Vision express: Professor’s new book gives quick insight into the eye
By: Jacqui Bealing
Last updated: Thursday, 5 June 2014
From the simplest photoreceptors that can tell day from night, to the latest advances in retinal implants, Sussex Emeritus Professor of Neurobiology Michael Land’s latest book, The Eye: A Very Short Introduction, sums up what is known – and still unknown - about our most important sensory organ.
Professor Land, a world authority on animal and human vision and a Fellow of the Royal Society, has joined the ranks of eminent academics such as Mary Beard, Germaine Greer and John Gribbin to pen a pocket guide in a specialist area for Oxford University Press’s best-selling series.
In lay terms, he writes about how various types of eyes all evolved around 500 million years ago and explores what vision means in terms of perception, cognition and mobility.
“There are no longer mysteries about the mechanics of the eye,” says Professor Land, who has spent 50 years researching vision, “and we know a little about how the brain processes information from the eyes, but have no idea how we perceive this neural representation as being 'out there' in the three-dimensional world. The perceived world is quite unlike the image on the retina, and this is endlessly fascinating and surprising.”
The book touches on areas of Professor Land’s own research, such as the “arms race” in terms of eye evolution. As he says: “There are some weird and wonderful eyes out there. If you’re a predator you need to see what to catch, and if you’re prey you need to see what’s coming.”
He also refers to his own studies on human eye-movement strategies, such as revealing that when batting in cricket and table tennis, players unwittingly take their eyes off the ball before hitting it.
“It’s all to do with anticipation of where the ball will bounce,” explains Professor Land. “Our eye movement system will direct our gaze in advance of action. Whether we’re doing simple or complex activities, our gaze is typically a half to one second ahead of our motor action.”
The slim volume ends with a look at what happens when eyes go wrong, either with diseases that develop such as diabetes and macular degeneration, or inherited conditions, such as retinitis pigmentosa.
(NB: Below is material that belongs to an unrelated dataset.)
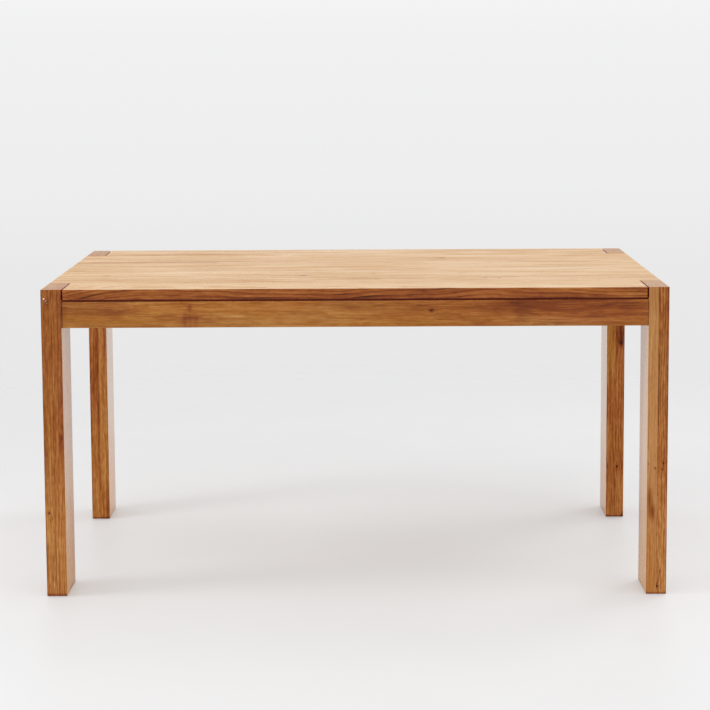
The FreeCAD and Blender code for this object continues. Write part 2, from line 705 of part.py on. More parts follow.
glide = new_body("glide_master")
revolve(glide, "turned", [(3.2, 0), (glide_r - 1, 0), (glide_r, 1), (glide_r, glide_t),
                          (nail_r + 0.15, glide_t), (nail_r + 0.15, 1.8), (3.2, 1.8)])
nail = new_body("nail_master")
revolve(nail, "turned", [(0, 0.8), (2.6, 0.8), (2.9, 1.1), (2.9, 1.8), (nail_r, 1.8),
                         (nail_r, 19), (0.2, 21), (0, 21)])
glide_spots = []
for end, sy in ENDS:
    for side, sx in SIDES:
        cx = (width / 2 - leg_x / 2) * sx
        cy = (depth / 2 - leg_y / 2) * sy
        reach = leg_y / 2 - glide_inset
        glide_spots.append((cx + (leg_x / 4) * sx, cy + reach * sy, 0, UP))
        glide_spots.append((cx - (leg_x / 4) * sx, cy - reach * sy, 0, UP))
group("floor_glides", glide, glide_spots)
group("glide_nails", nail, glide_spots)


# ------------------------------------------------------------------- writing

doc.recompute()

failed = [o.Name for o in doc.Objects if "Invalid" in o.State or "Error" in o.State]
if failed:
    raise RuntimeError("failed objects: " + ", ".join(failed))
loose = [o.Label for o in doc.Objects
         if o.TypeId == "Sketcher::SketchObject" and o.solve() != 0]
if loose:
    raise RuntimeError("unsolved sketches: " + ", ".join(loose))
for name, obj in nodes:
    shape = obj.Shape
    if shape.isNull() or not shape.isValid() or not shape.Solids:
        raise RuntimeError("bad shape: " + name)
    if any(s.Volume <= 0 for s in shape.Solids):
        raise RuntimeError("empty solid: " + name)
if len(set(name for name, obj in nodes)) != len(nodes):
    raise RuntimeError("two nodes share a name")

os.makedirs("parts", exist_ok=True)
for name, obj in nodes:
    obj.Shape.exportStep("parts/%s.step" % name)
    box = obj.Shape.BoundBox
    print("%-24s %3d solids %12.0f mm3  x %8.2f %8.2f  y %8.2f %8.2f  z %7.2f %7.2f" % (
        name, len(obj.Shape.Solids), obj.Shape.Volume,
        box.XMin, box.XMax, box.YMin, box.YMax, box.ZMin, box.ZMax))
print("%d nodes" % len(nodes))
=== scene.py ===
import math

import bpy
import numpy as np
from mathutils import Matrix, Vector


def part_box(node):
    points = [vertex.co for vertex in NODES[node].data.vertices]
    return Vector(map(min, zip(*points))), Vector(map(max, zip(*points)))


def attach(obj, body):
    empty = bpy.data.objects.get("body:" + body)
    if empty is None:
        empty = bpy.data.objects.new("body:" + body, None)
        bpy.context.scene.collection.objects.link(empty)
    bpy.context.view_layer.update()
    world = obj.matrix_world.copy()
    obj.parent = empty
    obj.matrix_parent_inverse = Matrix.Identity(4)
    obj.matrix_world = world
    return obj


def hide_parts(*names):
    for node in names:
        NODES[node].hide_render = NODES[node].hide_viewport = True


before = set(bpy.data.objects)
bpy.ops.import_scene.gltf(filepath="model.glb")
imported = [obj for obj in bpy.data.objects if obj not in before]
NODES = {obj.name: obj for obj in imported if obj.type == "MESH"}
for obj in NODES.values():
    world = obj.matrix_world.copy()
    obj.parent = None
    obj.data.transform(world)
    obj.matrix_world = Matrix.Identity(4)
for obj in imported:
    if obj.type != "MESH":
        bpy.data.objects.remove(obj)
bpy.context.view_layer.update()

scene = bpy.context.scene
MM = 0.001


# --------------------------------------------------------------------------
# Shader arithmetic: a value in a node tree that can be added and multiplied.

class Val:
    def __init__(self, net, socket):
        self.net, self.socket = net, socket

    def __add__(self, o):
        return self.net.math("ADD", self, o)

    def __sub__(self, o):
        return self.net.math("SUBTRACT", self, o)

    def __mul__(self, o):
        return self.net.math("MULTIPLY", self, o)

    def __truediv__(self, o):
        return self.net.math("DIVIDE", self, o)

    def __neg__(self):
        return self.net.math("MULTIPLY", self, -1.0)

    __radd__ = __add__
    __rmul__ = __mul__

    def __rsub__(self, o):
        return self.net.math("SUBTRACT", o, self)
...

Although most are currently incurable, Professor Land gives hope with outlining promising results in stem cell therapy and the advances in prosthetic implants, and assesses the potential of computerised visual systems.
- Other Sussex academics who have written for the Very Short Introduction series include
Emeritus Reader Dr John Haigh on Probability, Professor Michael O’Shea on The Brain, and Professor Peter Coles on Cosmology.